Senate, OST Delay Appointing SFC Chairs

Student Senate and the Office of the Student Treasurer will delay the Student Finance Committee member appointments until this fall rather than completing them before the end of the semester — an action that’s part of Senate and the OST’s recent plan to restructure the student finance system to become more transparent, flexible, and efficient in allocating funds.

Senate and the OST’s pivot to restructure campus student financing came about after they evaluated how student activity funding is allocated. Out of a pool of about $1.2 million in the allocated funds to student organizations, $600,000 remained unspent as of April 24, said Senate Chair and College junior Kameron Dunbar. With the ad hoc pool emptying two weeks earlier than usual in March, preventing students from accessing funding, Dunbar said that Senate and the OST will work over the summer to pinpoint a new financing strategy before appointing SFC members to manage it.

“I want SFC to think of a system that not only lets students tap into literally our last student dollar, but also one that allows SFC to be more critical of events and programming rather than budgets,” Dunbar said.

The restructuring will also aim to allow SFC members to work more closely with student organizations so that they can maximize their funding and spending. Senate found that only about 36 percent of students knew what SFC did in its campus climate survey last fall, which led senators to consider how they could redefine the committee’s engagement with students.

“We want an SFC that’s responsive and that’s going to work with all student organizations critically and effectively and is going to be able to shepherd them through how to put on great programming, how to put on great events — be it speakers, banquets, film screenings, convocations, etc.,” said Student Senator and College senior Léon Pescador.

Dunbar said that Senate envisions the new student finance system providing for students beyond funding organizations, such as financing shuttle buses to Cleveland or infrastructural improvements to student spaces.

“I think there are lots of things that students have expressed a desire [for], particularly with various campus improvements, for various spaces for student use, and more all-campus events,” he said.

Student Treasurer and College junior Elijah Aladin added that OST and Senate’s vision will hopefully allow for students to control how they want to change the campus, rather than depending on the administration to make direct decisions.

“I think that we should take on some of that burden, especially when it comes to real things like retention, like people feeling isolated, building community — why we have so many student programs,” Aladin said.

Aladin said that he would also like to see the hiring process for incoming SFC members improve. The application window is typically a week long at the end of the spring semester, and Aladin said that the current interview period involves senators, treasurers or assistant treasurers, and outgoing SFC members coming in and out of sessions. Not only does Senate and the OST hope to extend the application window and advertise the position more at the beginning of next semester, but Aladin also says that the pattern of questioning during the interviews is set, not allowing the flexibility that he believes is necessary to test each candidate.

“You’re just going around in a circle,” Aladin said of the interview process. “It’s ineffective with that many people, so it’s really an ineffective way to get to know a person’s skills that they claim to have on their resumé or that they talk about in the cover letter, or in the way they answer questions in their application.”

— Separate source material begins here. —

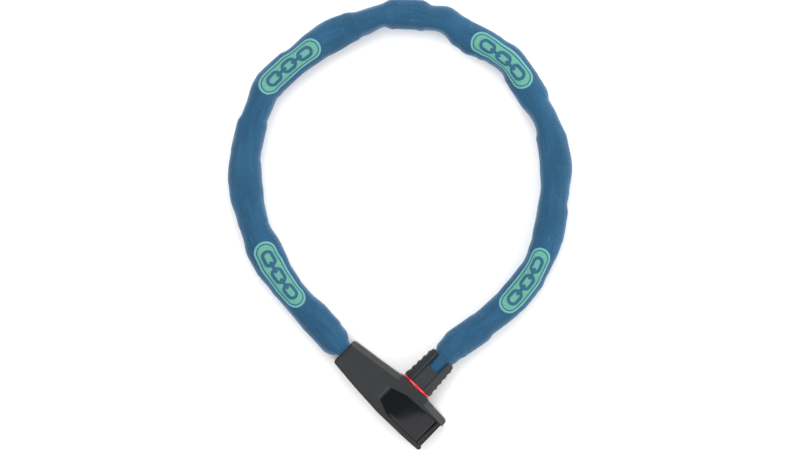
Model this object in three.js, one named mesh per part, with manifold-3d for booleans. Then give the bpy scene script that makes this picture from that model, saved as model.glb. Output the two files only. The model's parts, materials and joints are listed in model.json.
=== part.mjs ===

Regarding revamping the interview process, Pescador said that the new process will hopefully allow Senate to find committed, proactive final candidates.

“I feel like we really should have a constructive, positive relationship with student organizations, and I think that changing the interview process to field candidates will make sure that they’re going to be active, they’re going to be engaged, and they’re going to be passionate about the work,” Pescador said. “It’s going to yield a new Student Finance Committee that’s really going to change the face of student programming.”

Dunbar said that the new SFC members will hopefully be selected by the second or third weeks of the fall semester, potentially with more first-year appointments than usual. He added that there will be six or seven new SFC members this fall, and that until they are chosen, Senate will oversee ad hoc processes. The only responsibilities the SFC has until the fall are to email finalized budgets to student organizations, so both Dunbar and Pescador said they do not think the delays will complicate student access to funds.

As Senate and the OST hammer out their plan to improve student financing strategies this summer, Dunbar also said that the SFC-Senate co-chair will be imperative next year in translating Senate’s vision to the SFC.